Now let's look at tile yields. Resources sometimes marginally, sometimes greatly improve the tile yield of any tile they are on. This is particularly important for commerce resources such as gold, silver, plains incense, gems etc. These make even otherwise marginal cities worth settling and being able to contribute to the big picture and obviously they greatly increase your general commerce output.
The most important point would be food resources though. Particularly the best ones such as wet corn or green pigs, obviously also fish. These resources are the primary thing you look at when settling.and a good food resource in your general area in most cases means you wanna settle that site and are then able to turn that food into anything else pretty much in the game: specialists of your choice, hammers for an army, hammers for wonders, working commerce tiles etc etc.
Even other mining, hunting or calendar resources such as copper or iron usually remain very strong tiles throughout the game and are a great boost to any city.
Not to mention the countless possibilities of settling on top of resources that have more marginal tile yield bonusses, such as plains wine, ivory or masonry resources. This saves worker turns and often boosts the tield yield of the city that you settle there (+1 commerce from wine, +1 food from sugar etc) from turn one, which can be a great boost.

Or in other words: more resources make the game faster and easier, yet less straightforward because there is more leeway to play in a lot of different ways whereas on a poor map you are usually sort of forced into a certain strategy. One definitely has to say though that the player has every chance to use the advantages of a rich map to a much better extent than the AI, which makes the game easier.

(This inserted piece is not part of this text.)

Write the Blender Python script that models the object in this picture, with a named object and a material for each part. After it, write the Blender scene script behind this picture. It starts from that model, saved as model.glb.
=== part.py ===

In terms of how the AI dynamics change, I wouldn't actually be able to say much. Never paid that much attention to it. You'd think IMP AI as well as CRE AI benefit from rich maps the most because they are the best at grabbing land and if that land then also is better that advantage becomes even greater.
 
On very resource-poor maps, heavy expansion and cottage or hammer economies become crippled by city maintenance, since each individual city grows slowly, produces much less, etc. So certain alternative economies, for example the great lighthouse, become more useful as they contribute a larger percentage of your commerce per city. Also specialist economy and GS bulbs will be a higher percentage of your economy on poorer maps because you can do less traditional research.
Caveats: Reckless Expansion is pretty good regardless of map quality on difficulties below immortal since the maintenance is much lower

On very resource rich maps, we alter our strategy to claim as much of the richness as possible, as fast as possible, knowing that the cities will pay for themselves in short order. We can also take advantage of empire-wide benefits, like Mercantilism or the great lighthouse, because of this more aggressive expansion.

Another way of looking at it: as has already been said, poor maps are harder because the human is better at taking advantage of rich maps. On a poor map, we are fighting to win and must play superbly to take advantage of narrow opportunities to improve our positions. For example, this can be seen in lots of poor deity isolation maps played recently on the forums. Expansion, great people, tile improvements, everything are funneled into beelining astronomy, and later a narrow military advantage (usually cannons, cuirs, or rifles), then an army is rapidly whipped together from nothing to conquer some better land.

On the other hand, on a rich map, we are not necessarily fighting to win, more likely fighting to win quickly or convincingly. Where a poor map requires focus to do one thing well, a rich map requires vision and planning to realize exactly how much is possible. Conquer much of the world, expand rapidly, build the Pyramids, Oracle, and Great Lighthouse, all by 1000 BC? On a rich enough map, ridiculous things are possible (lots of HOF games are great examples of this, WastinTime's BC Space thread shows it especially well).
 
Thanks all! Those are helpful. Yes, I can see that in my current game with a resource-poor map (the Europe scenario map) that slavery can't be abused since it is a Huge map with few cities that have more than one food tile in their BFC, which likewise doesn't allow many specialists, so I have been using Feudalism civic which I usually never consider on a high-resource map where the whip is supreme. To answer one question, I am an Emperor-level player. Not a noobie but not close to Hall of Fame-level. I don't post very often since I rarely have better advice to offer than others.